Military Traffic. The military segment's adoption of unmanned aircraft faces one major hurdle, technology availability, specifically for the three capabilities (see and avoid, landing, and ground operations) described for the airline segment. Some would add customer (or union-equivalent) acceptance, pointing to what is termed the "white scarf mafia" or mentality, a reference to the objections of some military pilots who see flying with or against an unmanned aircraft as somehow unheroic and demeaning to their profession. Its better connotation is that it represents the conservative voice of progress within the military aviation community, those saying be wary of jumping to new technologies and concepts until they have proven themselves in combat. The pace of unmanned aircraft adoption by the military services reflects this cautious progress. The table below illustrates how the numbers of types and roles of unmanned aircraft have gradually increased with their use in each conflict of the past 15 years. In that time, unmanned aircraft have progressed from a few small types flying only imagery reconnaissance missions to over 20 types of large to miniature unmanned aircraft flying strike, diversion, and base security missions in addition to various modes of reconnaissance.

Today, the U.S. military operates some 200 unmanned aircraft potentially capable of IFR operations and an equal number of smaller, model airplane size (VFR-only) ones.
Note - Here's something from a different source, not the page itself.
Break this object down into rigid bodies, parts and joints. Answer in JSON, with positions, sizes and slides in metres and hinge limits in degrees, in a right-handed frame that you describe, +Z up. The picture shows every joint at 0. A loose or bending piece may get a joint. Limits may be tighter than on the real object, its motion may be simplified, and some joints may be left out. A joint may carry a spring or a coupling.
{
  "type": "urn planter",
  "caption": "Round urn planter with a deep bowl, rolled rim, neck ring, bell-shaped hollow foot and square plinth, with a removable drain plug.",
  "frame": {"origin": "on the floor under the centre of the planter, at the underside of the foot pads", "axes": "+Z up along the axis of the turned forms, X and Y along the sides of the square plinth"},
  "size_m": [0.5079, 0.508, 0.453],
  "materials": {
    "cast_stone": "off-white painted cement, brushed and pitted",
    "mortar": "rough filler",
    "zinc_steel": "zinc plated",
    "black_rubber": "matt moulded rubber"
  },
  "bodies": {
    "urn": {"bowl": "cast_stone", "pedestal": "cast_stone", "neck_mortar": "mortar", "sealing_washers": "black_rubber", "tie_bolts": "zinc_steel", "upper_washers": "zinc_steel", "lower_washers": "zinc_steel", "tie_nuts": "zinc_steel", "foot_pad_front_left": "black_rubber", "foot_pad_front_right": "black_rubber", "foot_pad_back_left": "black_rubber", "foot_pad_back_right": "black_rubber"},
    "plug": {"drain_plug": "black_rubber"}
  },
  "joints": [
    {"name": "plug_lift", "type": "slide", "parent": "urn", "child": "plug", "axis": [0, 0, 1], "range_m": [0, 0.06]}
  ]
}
The former represent just over one percent of all military aircraft. By 2010, the former number will triple and the latter will increase eight to ten fold. By 2020, these numbers could increase by similar multipliers again as the Army's Future Combat System and the Navy's Littoral Combat Ship come on line, both planned to be heavy employers of unmanned aircraft. The Coast Guard's Deepwater program envisions 76 of its planned 238 aircraft, or 32 percent, being unmanned by 2016; that number is zero today. These and various other programs' budgets provide a clear projection for the numbers of unmanned aircraft expected to be in the military segment by certain dates, as shown below.
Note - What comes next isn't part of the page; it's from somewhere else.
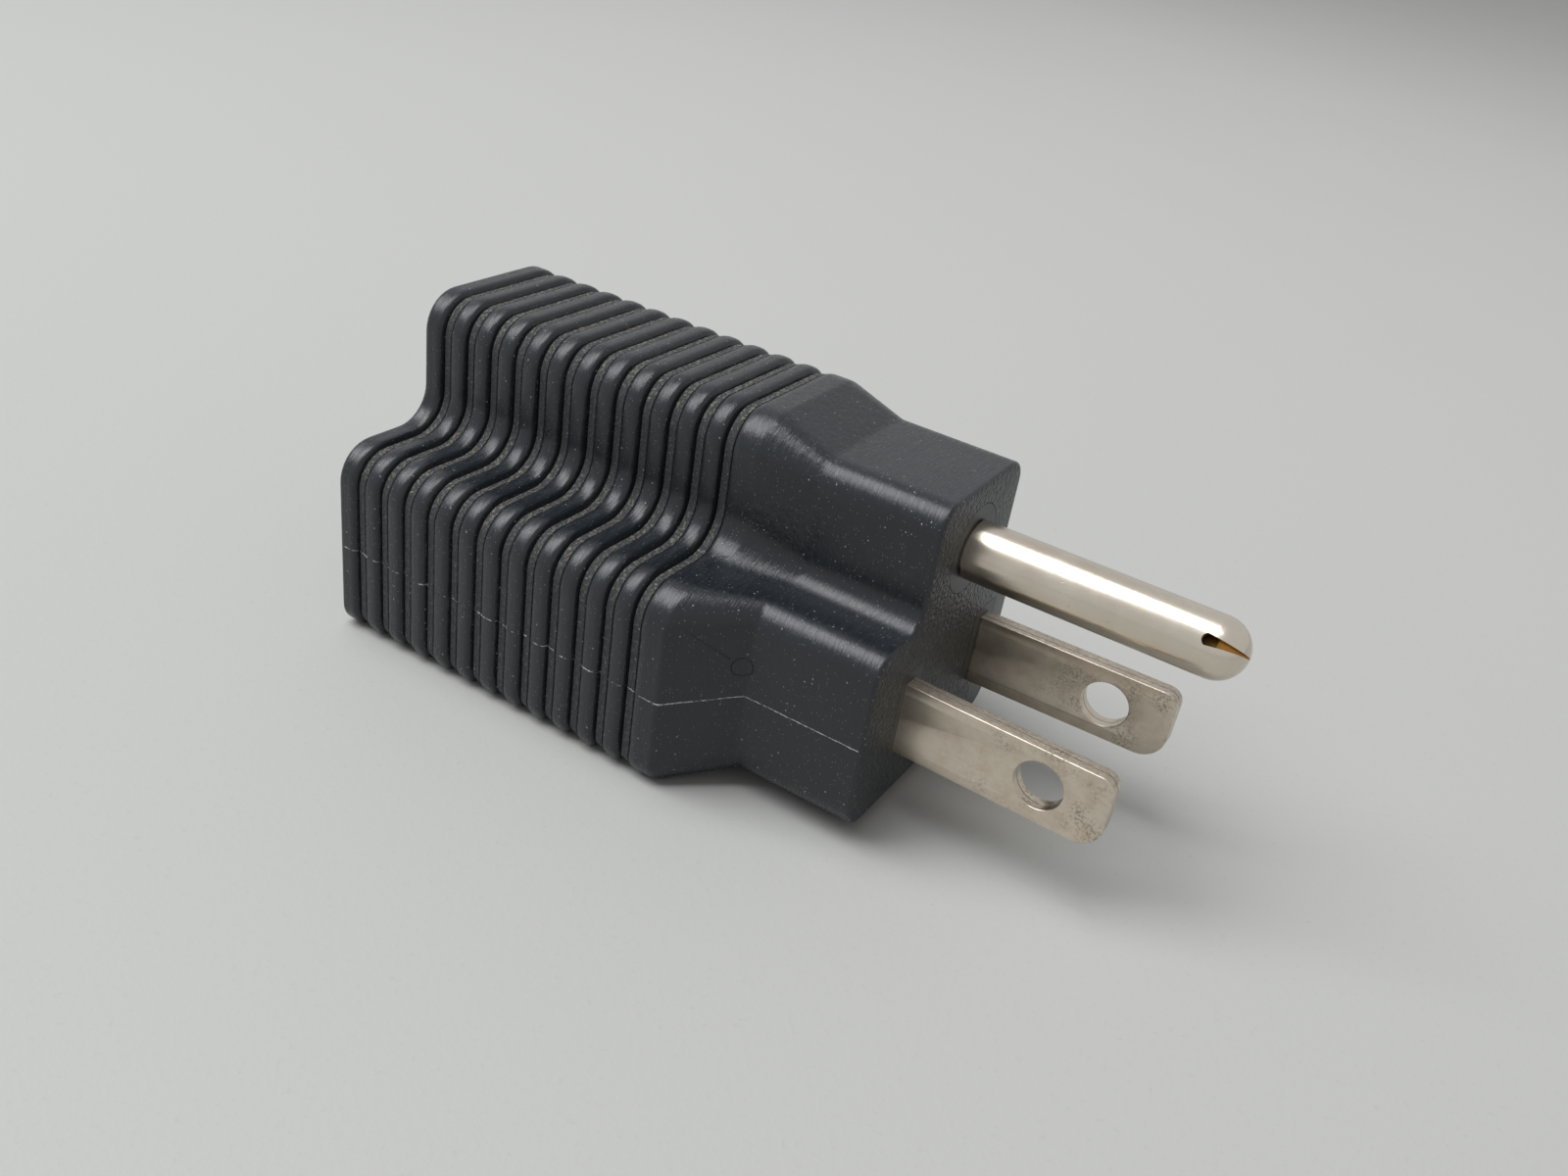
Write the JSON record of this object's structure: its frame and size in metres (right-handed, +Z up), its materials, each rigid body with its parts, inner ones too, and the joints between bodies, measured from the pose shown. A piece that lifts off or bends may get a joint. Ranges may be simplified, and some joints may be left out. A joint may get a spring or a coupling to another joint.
{
  "type": "nema plug adapter",
  "caption": "Black moulded plug adapter with a ribbed humped grip, two flat blades and a round ground pin at one end, and a T-slot outlet at the other.",
  "frame": {"origin": "on the flat underside, under the middle of the overall length and of the lower body's width", "axes": "+X along the prongs, from the outlet face towards the plug face; +Z up, from the blades towards the ground pin; +Y towards the line blade"},
  "size_m": [0.0702, 0.033, 0.028],
  "materials": {
    "grip_pvc": "semi-gloss moulded flexible PVC",
    "insert_pvc": "smooth moulded rigid PVC",
    "outlet_plastic": "smooth moulded nylon",
    "nickel_plate": "nickel-plated brass, stained",
    "bright_nickel_plate": "bright nickel-plated brass",
    "contact_brass": "rolled brass",
    "rivet_brass": "headed brass"
  },
  "bodies": {
    "root": {"back_cover": "outlet_plastic", "ground_contact": "contact_brass", "ground_front_rivet": "rivet_brass", "ground_pin": "bright_nickel_plate", "ground_rear_rivet": "rivet_brass", "ground_strap": "contact_brass", "jacket": "grip_pvc", "line_blade": "nickel_plate", "line_contact": "contact_brass", "line_front_rivet": "rivet_brass", "line_rear_rivet": "rivet_brass", "line_strap": "contact_brass", "neutral_blade": "nickel_plate", "neutral_contact": "contact_brass", "neutral_front_rivet": "rivet_brass", "neutral_rear_rivet": "rivet_brass", "neutral_strap": "contact_brass", "outlet_block": "outlet_plastic", "plug_insert": "insert_pvc"}
  },
  "joints": []
}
[When compared with the Services' projections of the number of manned aircraft expected to be in their inventories by these same dates, the percentage of unmanned aircraft in this segment can be estimated, as is done in the table below.]
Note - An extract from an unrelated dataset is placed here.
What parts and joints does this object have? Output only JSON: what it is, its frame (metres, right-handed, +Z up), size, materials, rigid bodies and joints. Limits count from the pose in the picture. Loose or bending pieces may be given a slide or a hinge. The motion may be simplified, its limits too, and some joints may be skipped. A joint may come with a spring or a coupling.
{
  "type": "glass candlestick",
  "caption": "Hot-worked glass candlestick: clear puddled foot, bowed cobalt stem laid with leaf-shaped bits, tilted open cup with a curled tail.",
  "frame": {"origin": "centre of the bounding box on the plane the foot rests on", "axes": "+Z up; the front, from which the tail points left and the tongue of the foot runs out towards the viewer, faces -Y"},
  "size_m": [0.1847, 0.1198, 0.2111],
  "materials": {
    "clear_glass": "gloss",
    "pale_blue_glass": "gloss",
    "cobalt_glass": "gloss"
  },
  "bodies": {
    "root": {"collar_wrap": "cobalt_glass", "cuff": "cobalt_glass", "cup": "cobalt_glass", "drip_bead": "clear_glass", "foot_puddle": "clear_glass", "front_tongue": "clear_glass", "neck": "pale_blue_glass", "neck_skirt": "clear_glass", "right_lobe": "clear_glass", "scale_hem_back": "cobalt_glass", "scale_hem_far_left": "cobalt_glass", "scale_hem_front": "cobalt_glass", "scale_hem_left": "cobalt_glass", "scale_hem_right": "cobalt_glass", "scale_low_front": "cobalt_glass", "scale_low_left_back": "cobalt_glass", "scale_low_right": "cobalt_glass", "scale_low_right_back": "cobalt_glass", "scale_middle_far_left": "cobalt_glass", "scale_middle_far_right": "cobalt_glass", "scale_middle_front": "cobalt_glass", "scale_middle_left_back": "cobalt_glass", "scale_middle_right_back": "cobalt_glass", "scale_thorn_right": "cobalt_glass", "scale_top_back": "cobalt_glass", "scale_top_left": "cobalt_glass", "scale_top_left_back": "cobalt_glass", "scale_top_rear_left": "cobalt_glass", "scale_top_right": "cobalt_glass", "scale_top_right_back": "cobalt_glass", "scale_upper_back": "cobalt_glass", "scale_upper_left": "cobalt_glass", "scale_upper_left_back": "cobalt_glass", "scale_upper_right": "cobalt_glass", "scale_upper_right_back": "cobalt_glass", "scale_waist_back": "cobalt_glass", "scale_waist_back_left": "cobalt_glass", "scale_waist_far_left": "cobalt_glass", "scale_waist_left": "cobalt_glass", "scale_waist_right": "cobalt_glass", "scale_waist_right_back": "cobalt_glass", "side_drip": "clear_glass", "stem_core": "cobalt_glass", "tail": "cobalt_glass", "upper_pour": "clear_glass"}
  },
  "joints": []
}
2030/2050 Forecast: Of the military segment's 10 percent of total IFR air traffic handled in the NAS, 34 percent will be unmanned, or just over 3 percent of the total volume, assuming the 2020 projected inventory continues to triple each decade and triples again by 2030 (200 UAVs today times 3 in 2010 x 3 in 2020 x 3 in 2030 = 5400 of the military's 16,000 air and rotorcraft). These percentages will likely continue to increase, to some 50 percent, or five percent of total IFR traffic by 2050.

Summary Forcast

In summary, 8 percent of the IFR traffic handled by FAA in 2030 is expected to be unmanned and, assuming PAS-like inroads into general aviation, 40 percent by 2050.

Segment
% IFR Traffic
Current Unmanned % 
2030 Forecast %
2050 Forecast %
Airline 55 0 0 14
Cargo 15 0 5 15
General Av 12 0 0 4
Business 8 0 0 2
Military 10 0.1 3 5
Totals 100 0.1 8 40

     Manned and unmanned aviation tend to regard themselves as two separate (some would say incompatible), non-overlapping communities within aviation. The relationship between them should be viewed from the following perspective to gain a better perspective on how the unmanned side will impact the NAS in the future, because in the near future the distinction between the two will become blurred as people become passengers on automated (i.e., no onboard pilot) aircraft..
     Aviation history has exhibited a long, continuing trend of pushing technology to automate the piloting function since its start in 1903. Only 8 years after the Wright Brothers flew (1911), Sperry demonstrated a prototypical autopilot, whose further development (by Sperry's company and others) produced the first commercial autopilots by 1930, 19 years later. These autopilots served as relief pilots, a desireable adjunct to the human pilot onboard but not a flight critical one; pilots began the transition from continuously flying to occasionally being flown. By the late 1970s, the autopilots in the F-16 and Space Shuttle had evolved into fly-by-wire (digital) flight control systems, necessitated by the numerous, continuous control inputs beyond the abilities of their human pilots. They were now flight critical components, having evolved from the first FBW system in the Mercury spacecraft nearly 20 years earlier. Without them, these aircraft were unflyable, so pilots now transitioned from flying to being flown. FBW systems moved into airline cockpits when the Airbus A320 entered service in 1988 without a moment's hesitation from the passenger public. The next step in this evolution occurred in 1986, when DARPA's Condor made the first fully automated flight from takeoff to touchdown, a capability now productionized in Global Hawk (17 years later). Manual piloting in any phase of flight had now become unnecessary. The final step in this evolution will occur when automated aircraft are trusted to carry man as a passenger. The final enabling technologies, autoland and see and avoid, are becoming commercially available in the next few years, again after some 20 years of development. Whether as a stunt or as a serious demonstration, that milestone will almost certainly occur within the next 10 years.